The smart contracts don’t have billing components around it and hence there are no infrastructure losses or accounting losses in the system. The “prosumers” can set personal preferences for the distribution of the energy they produce. One might decide to sell his excess energy for maximum profit, while another could choose to donate a portion to low-income consumers.
To support the development of blockchain-based solutions for the energy sector, numerous organisations have set up laboratories to build new blockchain applications such as distributed ledger solutions and its use-cases. These new applications when successfully adopted on a mass scale would have profound impact on the business models of the entire energy sector value chain.
How Blockchain works?
- Blockchain keeps a record of all data exchanges — this record is referred to as a “ledger” in the cryptocurrency world, and each data exchange is a “transaction”. Every verified transaction is added to the ledger as a “block”.
- It utilises a distributed system to verify each transaction — a peer-to-peer network of nodes.
- Once signed and verified, the new transaction is added to the blockchain and cannot be altered.
Buying and Selling Power using Blockchain
The blockchain technology (BCT) offers the following benefits in the electricity sector:
- Customers can turn into service providers by selling surplus energy produced through solar rooftops; opens up entrepreneurship avenues for many.
- Process of energy generation and distribution becomes more direct between suppliers and consumers requiring minimum interface and no middlemen. This will, among other things, reduce bills.
- Eliminates scope for any error or manipulation of the bill amount.
Using BCT, one can sell the surplus power generated from his solar rooftop to a neighbour rather than to the grid without the involvement of any middleman, including a discom. All this can be done in a completely decentralised system, automatically balancing demand and supply and transacting against a set of pre-coded set of rules.
Uttar Pradesh came forward to implement blockchain technology for renewable energy generation and supply. Critics believe that executing the idea might not be that easy in UP which had not been able to fully operationalise the open access system (where buyers have a choice) even 15 years after it was provided in the Electricity Act. They feel that UP needs to tackle various legal and regulatory issues before the blockchain idea is put to practice.
The UP Electricity Regulatory Commission (UPERC) feels otherwise and organised a conference in October 2018. UP plans to produce a lot of solar power that would make it the greenest pasture for investment in renewable energy and distribution sector. Hence, BCT is expected to play a significant role in extending the benefits of these investments and a change in ecosystem to the consumers.

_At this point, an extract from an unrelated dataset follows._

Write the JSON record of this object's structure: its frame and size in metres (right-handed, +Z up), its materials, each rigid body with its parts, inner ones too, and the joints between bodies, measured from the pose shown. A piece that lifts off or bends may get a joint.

Blockchain enabled Smart Meters
Implementation of the idea requires smart meter technology and blockchain with inbuilt smart contract functionality. These blockchain-enabled smart meters know when to buy and sell power and record all the transactions between various households. The payments, too, are made in a secure and decentralized setup without any intermediary.

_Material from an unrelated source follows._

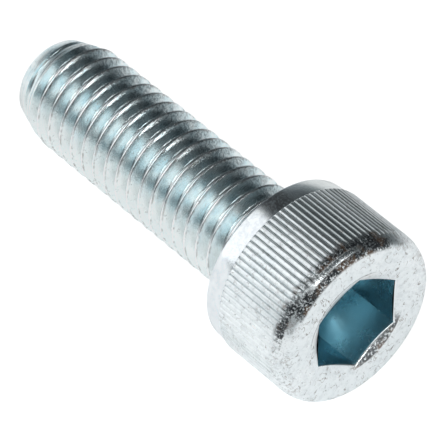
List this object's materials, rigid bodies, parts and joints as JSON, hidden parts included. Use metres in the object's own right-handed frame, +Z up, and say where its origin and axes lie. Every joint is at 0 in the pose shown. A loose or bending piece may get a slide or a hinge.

Segregating Wire Business from Retail Business for Open Access
The reason why open access has not been able to take off in India can be traced back to the fact that distribution companies in India manage businesses of two different natures – wire business and retail business. The wire business by nature is a monopolistic and regulated-return earning business. Retail supply, on the other hand, is more conducive to providing consumer choice in the form of multiple suppliers, as it involves the purchase of electricity in bulk from generators and selling it to consumers, apart from customer service, billing, and collection of charges from consumers.
In a market structure, wherein the wire business as well as retail business are handled by a single distribution company, conflict of interest makes the distribution company wary of losing its retail segment to competition. Hence, the scope for introducing open access and retail competition is limited in this scenario. To overcome this issue, it is pertinent to segregate the wire business and retail business. In such a market all wire businesses will serve as common carriers and will be paid a reasonable regulated rate of return on their investments. The additional surcharge of Rs 0.44 (~0.6¢)/kWh that GERC has set for consumers availing power through open access could cover the charges of the wire business – namely that of the respective GUVNL’s DISCOMs.
The retail business could be made open to multiple companies operating in the same area, with end consumers having the choice to choose their retailers based on price and service quality. Retail competition is expected to enhance operational and cost efficiencies, and give the end consumer more choice. Cost efficiency is achieved as competitors try to reduce input costs, and operational efficiency is focused upon as performance becomes a major criterion for consumers exercising their choice amongst various suppliers. Competitive power retailers would buy electricity from generators or in the wholesale market and package it to meet varied consumer demands. Their commercial viability would depend on their ability to meet consumer preferences and, in the face of competition, this is expected to result in lower retail prices (as competitive suppliers cut margins) and greater effort by competing retailers on increasing efficiency and consumer welfare.
Therefore, by introducing competition in retail supply and making sure that the market functions well within the defined set of rules, market competition is expected to ensure service quality as well as appropriate pricing. Bringing in user choice through competition also helps in redefining the regulator’s role from being a price-setter to that of a monitoring body and arbitrator. In a competitive framework, the regulator’s role would be to establish guidelines or rules for the competitive retail market and strictly monitor the market for compliance, instead of fixing tariffs for every service.
Blockchain is in its early stages for energy and new crypto technology applications and advancements are regularly occurring. In the energy industry, big changes in open access are expected over the next few years as more and more companies are doing blockchain Proof of Concept (PoC), creating a business case and building a startup team for this disruptive technology.
To promote renewable DERs, it is necessary to create an open access ecosystem using blockchain enabled smart meters. Small pilots need to be implemented and tested. Private energy players should be given an opportunity by providing essential infrastructure like micro grids, smart meters and a blockchain platform. They can then act as an aggregator to connect all energy producing points in a village or a community along with the energy consumers together over the distributed blockchain platform. Such a move would promote competitive pricing and make energy more accessible for everyone in the grid. One would notice that utility operations, business models and organisation structure are being made flexible to adapt to fast changing circumstances brought about by the new applications around blockchain technology. Regulators, policy makers and utilities are eagerly watching the developments in this space closely, since now they all believe that blockchain technology can truly make open access a reality.